There is something worth fighting for here but we need to bring the interests of owners and community together.

What if the community were the owners? Papers can be community owned, employee-owned or held in trust for community benefit. These models can offer potential which is unimaginable when papers are controlled by just a handful of private interests.

For a start, the bar of viability under community ownership is set at a different height. Community owners may be content with more modest returns – they do not have to service debts or pay dividends to venture capitalists. They can have a longer, more rounded sense of value than the narrow short-term bottom line.

Second, as we have seen with the experience of community-owned pubs and shops – with failure rates startlingly low – community ownership can create a virtuous circle which drives financial success. It is amazing how viable something can be when it is run by people who care most about it.

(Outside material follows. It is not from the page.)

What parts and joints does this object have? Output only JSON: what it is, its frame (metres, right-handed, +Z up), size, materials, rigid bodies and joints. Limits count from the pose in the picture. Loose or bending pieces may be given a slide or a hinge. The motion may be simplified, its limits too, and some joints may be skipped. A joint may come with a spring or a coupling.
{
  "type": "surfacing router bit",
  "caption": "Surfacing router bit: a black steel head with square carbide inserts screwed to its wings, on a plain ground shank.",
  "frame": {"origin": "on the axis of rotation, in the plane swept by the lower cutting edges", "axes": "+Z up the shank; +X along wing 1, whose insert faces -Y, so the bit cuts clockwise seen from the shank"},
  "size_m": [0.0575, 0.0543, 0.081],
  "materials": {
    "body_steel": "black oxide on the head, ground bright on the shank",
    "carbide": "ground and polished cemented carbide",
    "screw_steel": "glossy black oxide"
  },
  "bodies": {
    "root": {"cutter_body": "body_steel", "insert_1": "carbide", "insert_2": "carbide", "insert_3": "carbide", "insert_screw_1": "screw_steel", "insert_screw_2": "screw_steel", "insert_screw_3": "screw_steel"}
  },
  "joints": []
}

This is the paradox – these fluffy, social, co-operative, community businesses often do a better job of making money than those red in tooth and claw.

We can better align the interests of owners, readers and reporters through not-for-profit, community-owned models, built to be responsive and accountable.

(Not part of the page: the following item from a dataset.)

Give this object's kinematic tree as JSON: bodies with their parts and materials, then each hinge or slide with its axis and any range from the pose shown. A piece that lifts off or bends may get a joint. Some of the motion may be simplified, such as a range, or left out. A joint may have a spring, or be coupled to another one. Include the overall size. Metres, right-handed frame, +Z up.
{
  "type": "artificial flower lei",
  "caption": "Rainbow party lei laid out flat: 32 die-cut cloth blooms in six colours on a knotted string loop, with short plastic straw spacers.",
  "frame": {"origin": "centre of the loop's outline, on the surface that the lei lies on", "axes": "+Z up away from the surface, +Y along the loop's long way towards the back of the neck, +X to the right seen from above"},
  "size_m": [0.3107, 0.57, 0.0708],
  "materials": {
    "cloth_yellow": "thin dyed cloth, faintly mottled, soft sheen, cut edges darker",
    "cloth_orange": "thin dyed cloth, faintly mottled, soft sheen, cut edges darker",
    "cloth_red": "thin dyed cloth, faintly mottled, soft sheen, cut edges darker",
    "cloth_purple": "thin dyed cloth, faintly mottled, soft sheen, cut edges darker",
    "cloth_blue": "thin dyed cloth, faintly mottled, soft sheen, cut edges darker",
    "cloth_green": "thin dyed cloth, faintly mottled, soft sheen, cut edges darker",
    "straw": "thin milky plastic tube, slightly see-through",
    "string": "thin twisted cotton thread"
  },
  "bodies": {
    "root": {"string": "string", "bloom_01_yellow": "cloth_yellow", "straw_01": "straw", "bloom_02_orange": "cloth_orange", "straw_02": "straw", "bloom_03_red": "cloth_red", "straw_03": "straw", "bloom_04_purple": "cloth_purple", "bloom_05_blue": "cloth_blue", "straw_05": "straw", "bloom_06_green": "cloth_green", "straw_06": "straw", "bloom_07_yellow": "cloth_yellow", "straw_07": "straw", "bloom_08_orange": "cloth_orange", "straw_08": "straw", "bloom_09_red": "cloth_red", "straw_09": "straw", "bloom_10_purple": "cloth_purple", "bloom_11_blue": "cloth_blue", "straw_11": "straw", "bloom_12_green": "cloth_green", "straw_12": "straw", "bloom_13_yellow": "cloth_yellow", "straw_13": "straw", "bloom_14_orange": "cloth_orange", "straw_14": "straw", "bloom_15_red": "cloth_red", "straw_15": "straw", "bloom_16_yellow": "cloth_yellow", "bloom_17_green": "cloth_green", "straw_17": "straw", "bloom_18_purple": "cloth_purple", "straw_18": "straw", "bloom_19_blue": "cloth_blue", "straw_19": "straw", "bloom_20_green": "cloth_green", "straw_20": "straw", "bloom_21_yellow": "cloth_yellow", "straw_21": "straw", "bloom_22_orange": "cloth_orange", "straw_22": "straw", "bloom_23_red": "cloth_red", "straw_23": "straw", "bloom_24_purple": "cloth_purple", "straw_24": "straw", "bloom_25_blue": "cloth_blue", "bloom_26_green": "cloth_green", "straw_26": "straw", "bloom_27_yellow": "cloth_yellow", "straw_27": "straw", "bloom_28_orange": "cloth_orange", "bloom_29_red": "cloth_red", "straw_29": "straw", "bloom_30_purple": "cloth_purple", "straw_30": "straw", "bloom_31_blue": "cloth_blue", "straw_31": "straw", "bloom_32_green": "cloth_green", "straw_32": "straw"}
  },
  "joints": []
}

People can get behind media which speaks for them and sustainable publications can emerge.

The West Highland Free Press is owned by its 13 members of staff and has a patch of 200,000 square miles. These staff all have an equal share, take an equal cut of the profits and are paid a decent wage. This is a local paper to take pride in and which serves the community.

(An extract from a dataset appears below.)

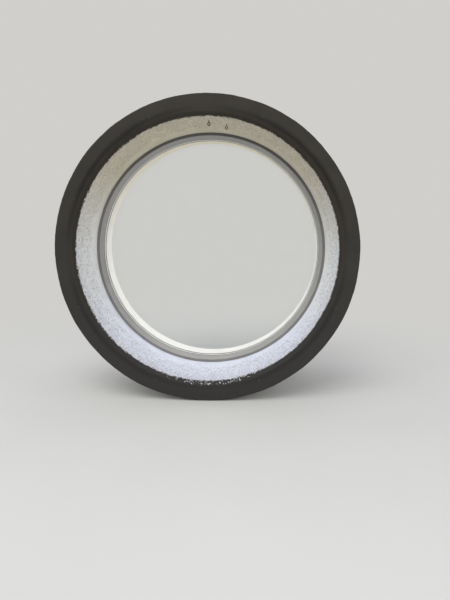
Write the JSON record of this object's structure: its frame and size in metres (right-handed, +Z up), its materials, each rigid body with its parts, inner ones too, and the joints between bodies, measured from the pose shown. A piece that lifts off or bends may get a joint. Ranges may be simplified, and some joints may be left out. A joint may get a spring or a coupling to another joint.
{
  "type": "round window",
  "caption": "Fixed round window for a thick wall, with a dark painted surround, rough white rendered reveal, slim grey frame and sealed double glazing.",
  "frame": {"origin": "on the window's axis, in the plane of the wall's room face", "axes": "+X right seen from the room, +Y outward through the wall along the window's axis, +Z up"},
  "size_m": [1.18, 0.494, 1.18],
  "materials": {
    "painted_board": "dark grey satin paint on a fibre board",
    "bond": "cured construction adhesive",
    "zinc_steel": "zinc plated",
    "fibre_cement": "raw, slightly mottled",
    "rough_render": "white stippled render",
    "smooth_render": "white trowelled render",
    "white_pvc": "plain white",
    "coated_aluminium": "grey satin powder coat",
    "mill_aluminium": "mill finish",
    "polyamide": "black, glass filled",
    "clear_glass": "clear float glass",
    "black_rubber": "black",
    "sieve_beads": "packed fine beads",
    "block_plastic": "plain",
    "foam": "cured, cut flush",
    "seal_tape": "soft expanding tape",
    "black_steel": "black coated wire",
    "nylon": "plain"
  },
  "bodies": {
    "root": {"bead_gasket": "black_rubber", "desiccant": "sieve_beads", "edge_seal": "black_rubber", "frame_connector_outer_bottom": "mill_aluminium", "frame_connector_outer_left": "mill_aluminium", "frame_connector_outer_right": "mill_aluminium", "frame_connector_outer_top": "mill_aluminium", "frame_connector_room_bottom": "mill_aluminium", "frame_connector_room_left": "mill_aluminium", "frame_connector_room_right": "mill_aluminium", "frame_connector_room_top": "mill_aluminium", "frame_outer_shell_lower_left": "coated_aluminium", "frame_outer_shell_lower_right": "coated_aluminium", "frame_outer_shell_upper_left": "coated_aluminium", "frame_outer_shell_upper_right": "coated_aluminium", "frame_packers": "block_plastic", "frame_room_shell_lower_left": "coated_aluminium", "frame_room_shell_lower_right": "coated_aluminium", "frame_room_shell_upper_left": "coated_aluminium", "frame_room_shell_upper_right": "coated_aluminium", "frame_screws": "zinc_steel", "glazing_bead_lower_left": "coated_aluminium", "glazing_bead_lower_right": "coated_aluminium", "glazing_bead_upper_left": "coated_aluminium", "glazing_bead_upper_right": "coated_aluminium", "hook_eye_left": "black_steel", "hook_eye_right": "black_steel", "hook_plug_left": "nylon", "hook_plug_right": "nylon", "inner_pane": "clear_glass", "location_block_left": "block_plastic", "location_block_right": "block_plastic", "location_block_top_left": "block_plastic", "location_block_top_right": "block_plastic", "outer_corner_bead": "white_pvc", "outer_pane": "clear_glass", "outer_reveal_render": "smooth_render", "outer_seal_tape": "seal_tape", "outer_stop_bead": "white_pvc", "perimeter_foam": "foam", "primary_seal_inner": "black_rubber", "primary_seal_outer": "black_rubber", "rebate_gasket": "black_rubber", "room_reveal_render": "rough_render", "room_seal_tape": "seal_tape", "room_stop_bead": "white_pvc", "setting_block_left": "block_plastic", "setting_block_right": "block_plastic", "spacer_bar": "mill_aluminium", "spacer_key": "mill_aluminium", "surround_adhesive": "bond", "surround_ring": "painted_board", "surround_screw_fillers": "painted_board", "surround_screws": "zinc_steel", "thermal_strips_lower_left": "polyamide", "thermal_strips_lower_right": "polyamide", "thermal_strips_upper_left": "polyamide", "thermal_strips_upper_right": "polyamide", "wall_sleeve": "fibre_cement"}
  },
  "joints": []
}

Meanwhile, Ethical Consumer raised £200,000 from a community share issue from readers in 2008.

In 2014, The Bristol Cable was launched, supported by the local community.

Worker co-operative Marlborough News Online is now three years old and paying journalists a decent living.

The Social Economy Alliance is made up of social enterprises, co-operatives, crowd-funders, think tanks, charities and hundreds of individual supporters. We want every group of journalists and every community to have the right to do what the West Highland Free Press did.

Recently, we published The Right to Invest report. It proposed a Right to Invest for communities across a range of themes, starting with renewable energy and football – where politicians already get it – and went on to housing, the railways and the press.

This idea is a hybrid of left and right. It echoes Margaret Thatcher’s iconic Right to Buy as much as it does Marx’s aspirations of putting the means of production in the hands of the workers. It also resonates today with the rise of UKIP, SNP and the Greens who say that many of the things we care about are beyond our control.

Sometimes all we need is a little time to bring the community together.

Under the Localism Act, people already have the right to flag up buildings in their area as ‘Assets of Community Value’. This status means that when the asset comes up for sale, they are given time to lodge a bid.

Yet this law is limited to physical assets.

The NUJ has proposed the Government give local papers protected status as community assets. If a paper is offered for sale, then communities would have a period of time to organise, raise finance and prepare a bid.

Not every community will want to exercise this right. But this idea of a more social media can help stop our valuable local newspapers from disappearing forever.